- **Problem requirements**
Keep only the lines where "scene" appears.

- **Stored records**

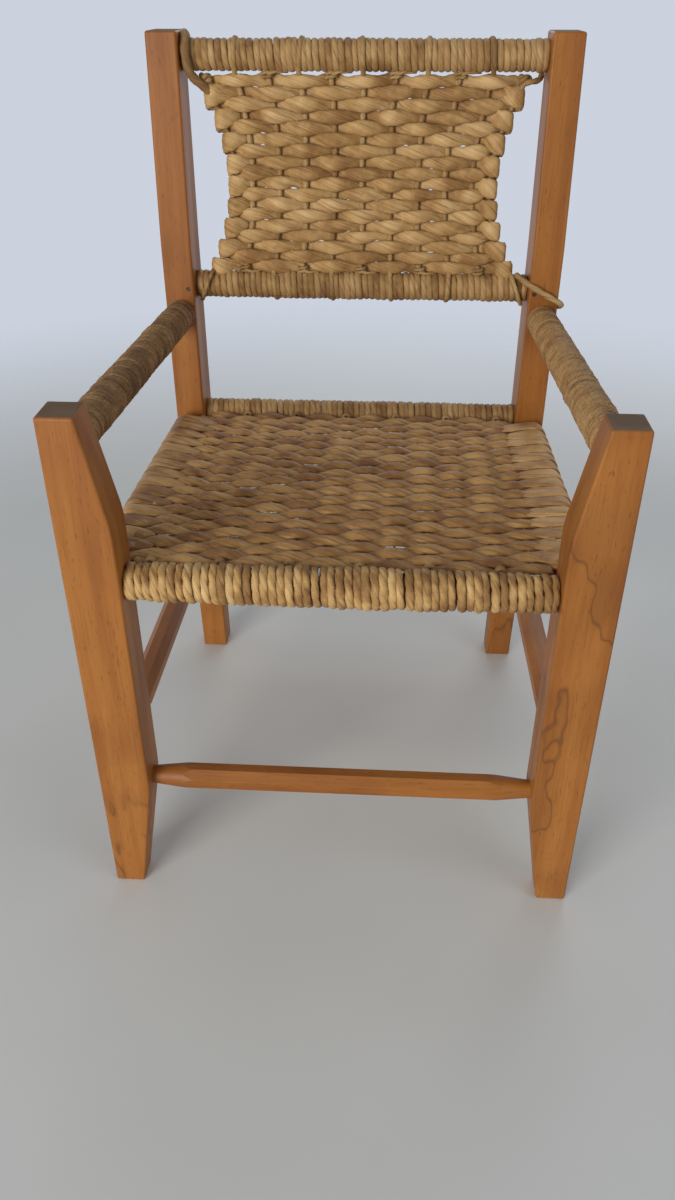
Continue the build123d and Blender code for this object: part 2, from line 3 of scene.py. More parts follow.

--

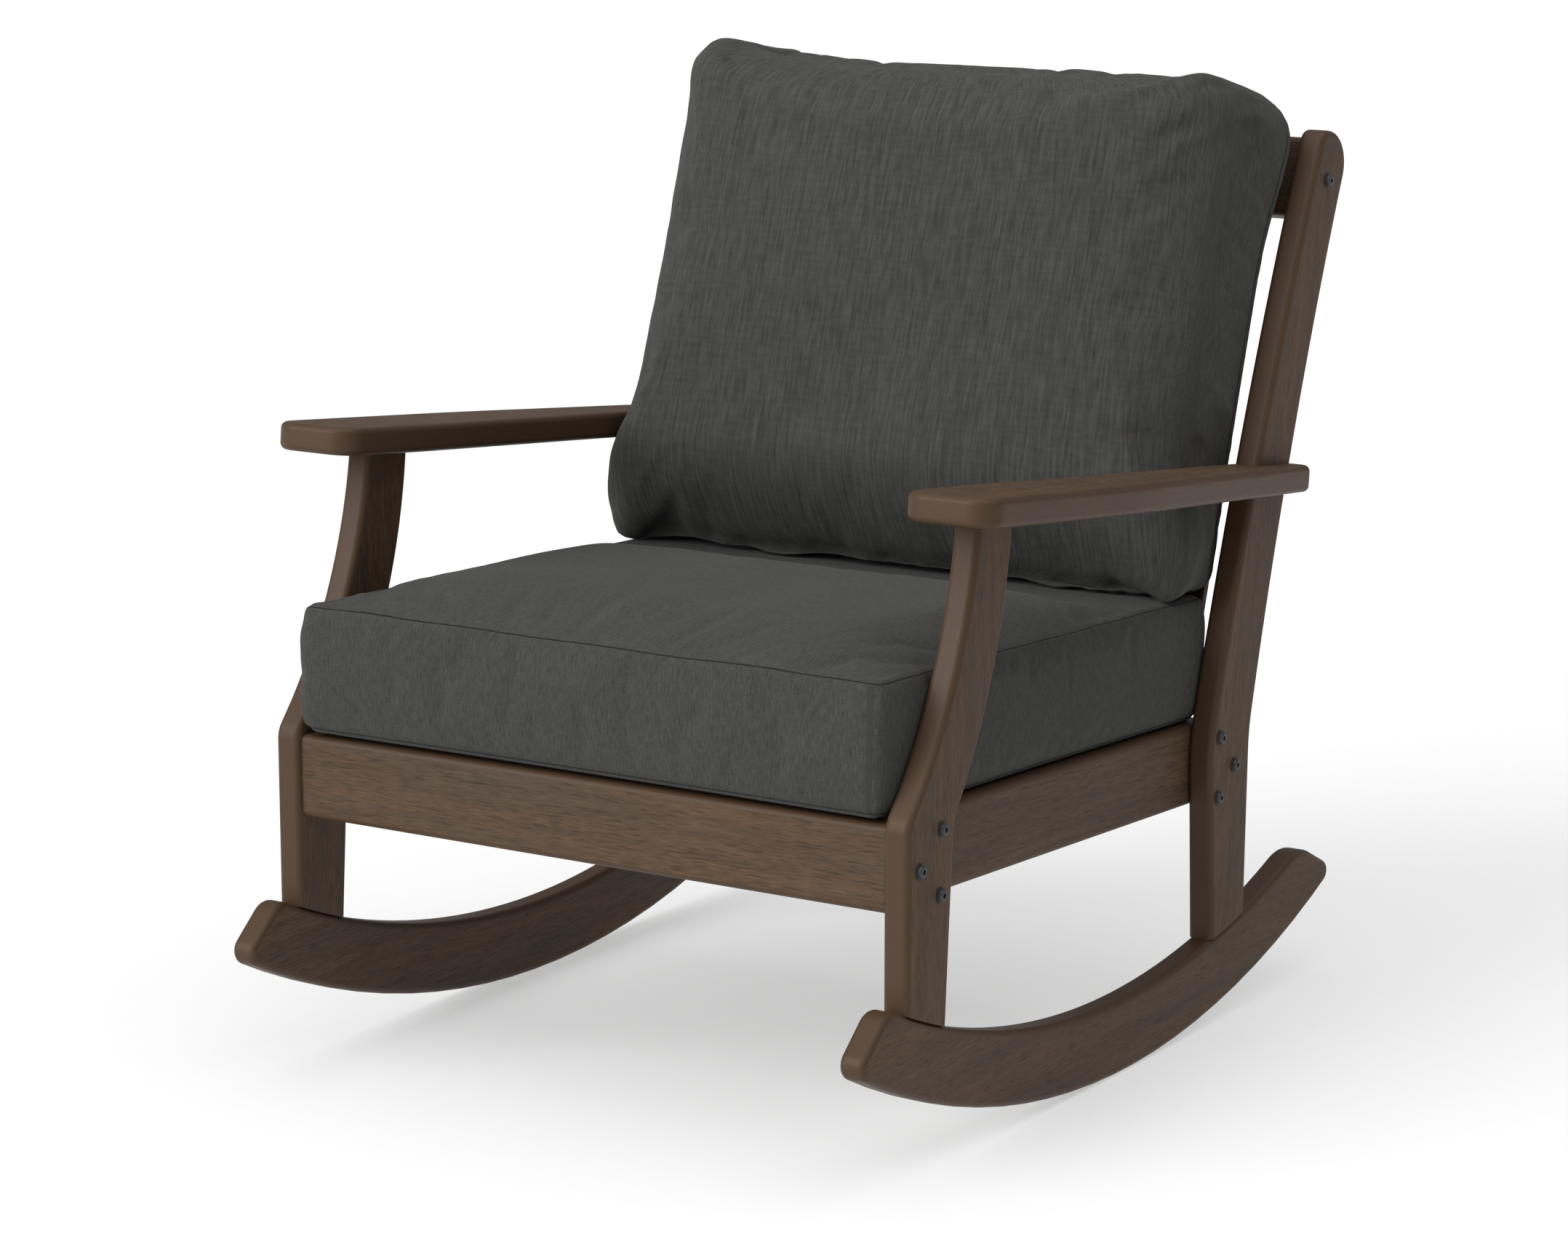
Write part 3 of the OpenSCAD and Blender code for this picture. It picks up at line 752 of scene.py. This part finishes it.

* * *

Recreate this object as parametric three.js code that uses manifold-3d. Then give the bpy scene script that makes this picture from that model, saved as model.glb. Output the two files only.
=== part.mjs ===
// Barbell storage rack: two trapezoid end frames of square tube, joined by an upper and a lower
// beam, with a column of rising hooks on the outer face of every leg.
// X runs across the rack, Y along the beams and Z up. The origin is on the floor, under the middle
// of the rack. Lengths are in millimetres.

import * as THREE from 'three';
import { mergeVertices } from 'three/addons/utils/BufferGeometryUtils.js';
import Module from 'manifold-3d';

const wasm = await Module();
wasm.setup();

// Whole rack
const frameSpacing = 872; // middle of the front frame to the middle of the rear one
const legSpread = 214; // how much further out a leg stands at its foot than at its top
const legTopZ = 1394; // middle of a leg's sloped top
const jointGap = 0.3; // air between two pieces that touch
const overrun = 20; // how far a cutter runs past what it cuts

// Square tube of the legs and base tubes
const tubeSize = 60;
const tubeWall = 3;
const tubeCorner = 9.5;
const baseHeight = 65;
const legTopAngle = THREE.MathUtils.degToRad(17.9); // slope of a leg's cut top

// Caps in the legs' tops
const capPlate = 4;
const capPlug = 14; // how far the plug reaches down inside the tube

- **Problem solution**
Continue the build123d and Blender code for this object: part 2, from line 3 of scene.py. More parts follow.
Write part 3 of the OpenSCAD and Blender code for this picture. It picks up at line 752 of scene.py. This part finishes it.
Recreate this object as parametric three.js code that uses manifold-3d. Then give the bpy scene script that makes this picture from that model, saved as model.glb. Output the two files only.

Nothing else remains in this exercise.